Mi Familia Vota, a civic engagement group that seeks to unite Latinx and immigrant communities “to promote social and economic justice,” and Free Speech for People, an organization that describes itself as “a leading force in the country for defending our Constitution and fulfilling the promise of political equality for all,” have requested that the secretaries of state in a number of states — including Colorado, California, Oregon, Georgia and Nevada — declare that Trump is an insurrectionist and thus disqualified from running due to his role in the violent breach of the U.S. Capitol building by a mob of his loyalists in 2021.

Section 3 of the 14th Amendment of the U.S. Constitution states that no person may run for office again if they engaged, encouraged or otherwise aided an insurrection, which is how many experts have categorized the January 6 Capitol attack.

The two organizations are focusing on those states specifically “to make sure that they are taking a stand by disqualifying Trump in those spaces, which is something that the secretary of state can do,” Héctor Sánchez, executive director of Mi Familia Vota, said earlier this month.

“The evidence is overwhelming that Donald Trump incited and mobilized the insurrection on January 6, 2021, at our nation’s Capitol,” Alexandra Flores-Quilty, campaign director for Free Speech For People, said in a statement last Wednesday. “The U.S. Constitution is clear that anyone who takes an oath of office and then engages in insurrection is forever barred from holding public office again. Election officials must carry out their duty, follow this constitutional mandate, and bar Trump from the ballot.”

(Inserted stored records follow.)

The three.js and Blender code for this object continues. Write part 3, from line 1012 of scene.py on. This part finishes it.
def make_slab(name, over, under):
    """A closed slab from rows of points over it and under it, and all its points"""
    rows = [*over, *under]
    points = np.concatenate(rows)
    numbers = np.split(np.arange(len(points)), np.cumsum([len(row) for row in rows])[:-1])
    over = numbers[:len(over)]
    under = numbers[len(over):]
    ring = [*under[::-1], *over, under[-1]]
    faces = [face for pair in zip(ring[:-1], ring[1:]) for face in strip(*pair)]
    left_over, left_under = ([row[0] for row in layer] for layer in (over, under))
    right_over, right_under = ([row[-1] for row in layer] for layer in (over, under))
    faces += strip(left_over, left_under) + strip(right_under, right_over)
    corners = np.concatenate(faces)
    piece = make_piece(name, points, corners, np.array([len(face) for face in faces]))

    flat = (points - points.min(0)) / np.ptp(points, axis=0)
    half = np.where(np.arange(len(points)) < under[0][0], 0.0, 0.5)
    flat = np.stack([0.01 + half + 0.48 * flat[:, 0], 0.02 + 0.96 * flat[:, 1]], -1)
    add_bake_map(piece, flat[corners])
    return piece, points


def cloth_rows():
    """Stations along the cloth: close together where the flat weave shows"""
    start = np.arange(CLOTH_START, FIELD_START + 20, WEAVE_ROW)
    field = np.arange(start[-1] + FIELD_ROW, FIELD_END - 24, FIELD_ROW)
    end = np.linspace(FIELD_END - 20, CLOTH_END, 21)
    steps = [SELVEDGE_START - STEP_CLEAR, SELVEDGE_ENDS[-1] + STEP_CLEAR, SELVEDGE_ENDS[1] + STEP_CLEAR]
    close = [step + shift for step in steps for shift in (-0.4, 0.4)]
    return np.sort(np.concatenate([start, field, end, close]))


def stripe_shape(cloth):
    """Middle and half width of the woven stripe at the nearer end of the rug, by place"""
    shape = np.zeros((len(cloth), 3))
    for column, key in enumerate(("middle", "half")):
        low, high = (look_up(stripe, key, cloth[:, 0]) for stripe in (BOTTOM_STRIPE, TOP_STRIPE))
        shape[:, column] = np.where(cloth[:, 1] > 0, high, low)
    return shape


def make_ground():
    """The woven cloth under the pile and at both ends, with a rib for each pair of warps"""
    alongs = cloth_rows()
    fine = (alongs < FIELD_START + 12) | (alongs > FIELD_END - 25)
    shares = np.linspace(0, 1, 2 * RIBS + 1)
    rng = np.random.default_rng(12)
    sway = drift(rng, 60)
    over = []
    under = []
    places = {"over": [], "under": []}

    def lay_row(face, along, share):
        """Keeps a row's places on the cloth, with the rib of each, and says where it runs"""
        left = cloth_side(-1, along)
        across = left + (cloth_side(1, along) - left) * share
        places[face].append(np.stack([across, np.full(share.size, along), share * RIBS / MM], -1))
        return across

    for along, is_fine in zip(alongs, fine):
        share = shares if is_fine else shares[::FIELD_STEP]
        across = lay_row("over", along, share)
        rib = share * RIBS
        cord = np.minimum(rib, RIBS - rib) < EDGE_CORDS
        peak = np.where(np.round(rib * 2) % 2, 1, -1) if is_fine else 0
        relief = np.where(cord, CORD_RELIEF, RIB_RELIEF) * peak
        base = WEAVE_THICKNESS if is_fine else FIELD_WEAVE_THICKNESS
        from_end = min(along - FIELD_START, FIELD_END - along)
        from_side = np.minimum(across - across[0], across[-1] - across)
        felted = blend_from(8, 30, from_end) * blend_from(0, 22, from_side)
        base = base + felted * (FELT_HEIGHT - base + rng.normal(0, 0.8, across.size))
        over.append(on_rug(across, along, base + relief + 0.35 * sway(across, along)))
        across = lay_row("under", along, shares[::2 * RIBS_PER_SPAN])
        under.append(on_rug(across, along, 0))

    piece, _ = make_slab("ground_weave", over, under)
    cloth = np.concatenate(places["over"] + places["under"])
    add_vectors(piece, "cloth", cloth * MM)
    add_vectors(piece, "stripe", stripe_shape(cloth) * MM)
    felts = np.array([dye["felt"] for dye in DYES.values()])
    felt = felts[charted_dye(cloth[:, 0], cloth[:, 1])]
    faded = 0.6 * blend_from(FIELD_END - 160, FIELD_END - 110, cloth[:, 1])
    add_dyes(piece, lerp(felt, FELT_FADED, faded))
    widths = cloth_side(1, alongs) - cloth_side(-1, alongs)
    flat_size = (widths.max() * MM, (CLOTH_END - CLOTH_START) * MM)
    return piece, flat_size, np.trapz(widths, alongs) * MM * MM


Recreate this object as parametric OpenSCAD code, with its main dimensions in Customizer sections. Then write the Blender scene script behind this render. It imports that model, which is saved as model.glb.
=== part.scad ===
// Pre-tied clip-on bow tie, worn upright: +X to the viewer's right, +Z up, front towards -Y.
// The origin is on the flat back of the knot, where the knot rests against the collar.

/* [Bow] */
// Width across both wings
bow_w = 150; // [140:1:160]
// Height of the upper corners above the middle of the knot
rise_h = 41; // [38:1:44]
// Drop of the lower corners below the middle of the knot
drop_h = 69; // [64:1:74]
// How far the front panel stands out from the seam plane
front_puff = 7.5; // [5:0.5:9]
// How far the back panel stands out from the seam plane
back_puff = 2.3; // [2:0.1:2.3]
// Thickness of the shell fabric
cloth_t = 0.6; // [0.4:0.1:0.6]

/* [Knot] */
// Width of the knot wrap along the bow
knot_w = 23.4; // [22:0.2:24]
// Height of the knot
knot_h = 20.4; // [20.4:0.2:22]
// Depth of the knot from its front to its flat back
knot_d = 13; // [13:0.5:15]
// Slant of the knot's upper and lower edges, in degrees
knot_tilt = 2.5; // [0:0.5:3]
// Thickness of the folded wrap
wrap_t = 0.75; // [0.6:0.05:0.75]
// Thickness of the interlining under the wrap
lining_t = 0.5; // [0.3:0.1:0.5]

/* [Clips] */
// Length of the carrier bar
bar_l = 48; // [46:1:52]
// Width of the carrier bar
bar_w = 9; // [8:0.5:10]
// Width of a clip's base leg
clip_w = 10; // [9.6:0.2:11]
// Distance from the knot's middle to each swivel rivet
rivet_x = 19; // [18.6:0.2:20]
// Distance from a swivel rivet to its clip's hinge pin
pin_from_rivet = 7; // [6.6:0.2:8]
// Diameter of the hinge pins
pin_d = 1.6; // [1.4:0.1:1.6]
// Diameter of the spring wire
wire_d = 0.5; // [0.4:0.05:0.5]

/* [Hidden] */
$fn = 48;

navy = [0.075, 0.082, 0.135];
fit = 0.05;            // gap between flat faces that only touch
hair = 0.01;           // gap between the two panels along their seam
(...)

The groups have sent letters to state officials, held rallies and dropped banners outside of secretary of state offices. They are calling the campaign “Trump Is Disqualified” and have timed it to coincide with the 155th anniversary of the passage of the 14th Amendment.

Last Thursday, the office of Colorado Secretary of State Jena Griswold (D) declined to speak to The Colorado Newsline about the campaign.

“We are going to officially decline to comment at this time,” Annie Orloff, a spokesperson for Griswold, told the publication.

If Griswold or other state election officials do decide to bar Trump from running in their states, they would be provided a template for doing so, as the groups have crafted a legal outline of the filing they could submit. That outline, which contains several pages of legal precedent and argument, includes the following conclusion:

On January 20, 2017, Trump swore an oath to support the Constitution as an officer of the United States, i.e., as president. The events of January 6, 2021 constituted an “insurrection” within the meaning of Section Three of the Fourteenth Amendment, and Trump “engaged” in that insurrection within the meaning of Section Three. Consequently, he is disqualified from holding “any office” under the United States — including the presidency.

Collectively, the five states the groups have targeted comprise 94 Electoral College votes. However, because some of them are considered Democratic “safe” states, it’s likely that only two states — Georgia, which is rated as a “toss up” in 2024 by Roll Call, and Nevada, which is deemed “competitive” — would have an effect on the final outcome of the race, if their state officials do bar Trump from running.

Any attempt to do what Mi Familia Vota and Free Speech for People are calling for would inevitably end up in the courts, and it’s possible that officials wouldn’t come to a decision before Election Day 2024.

The groups have indicated that they will continue their efforts to bar Trump from running for president next fall, and will seek to block him from running in other states as well.

“We will continue our campaign with Mi Familia Vota Education Fund to press secretaries of state and chief election officials across the country to follow the mandate of Section 3 of the 14th Amendment and bar Donald Trump from appearing on any future ballot,” John C. Bonifaz, President of Free Speech For People, wrote in an email to Truthout. “Trump is the Jefferson Davis of our time, and the Insurrectionist Disqualifications Clause of the U.S. Constitution makes clear that he is disqualified from holding any future public office.”

“While secretaries of state and chief election officials must carry out their duty to uphold this critical constitutional provision, we will also take legal action in multiple states to challenge Trump’s eligibility to appear on the ballot,” Bonifaz added.

Other groups are calling for a civil lawsuit in federal court to block Trump from running. This week, for example, Citizens for Responsibility and Ethics in Washington (CREW) issued a report providing dozens of pages of arguments and legal theories that they say warrants prohibiting Trump from running for any office, let alone the presidency.

“Donald Trump is neither above the law, nor is he above democracy,” CREW concluded in its report. “Overwhelming evidence establishes that President Trump was the central cause of and a participant in the insurrection. Because of that, Trump is disqualified from holding any public office, including the Office of the President, under Section 3 of the Fourteenth Amendment.”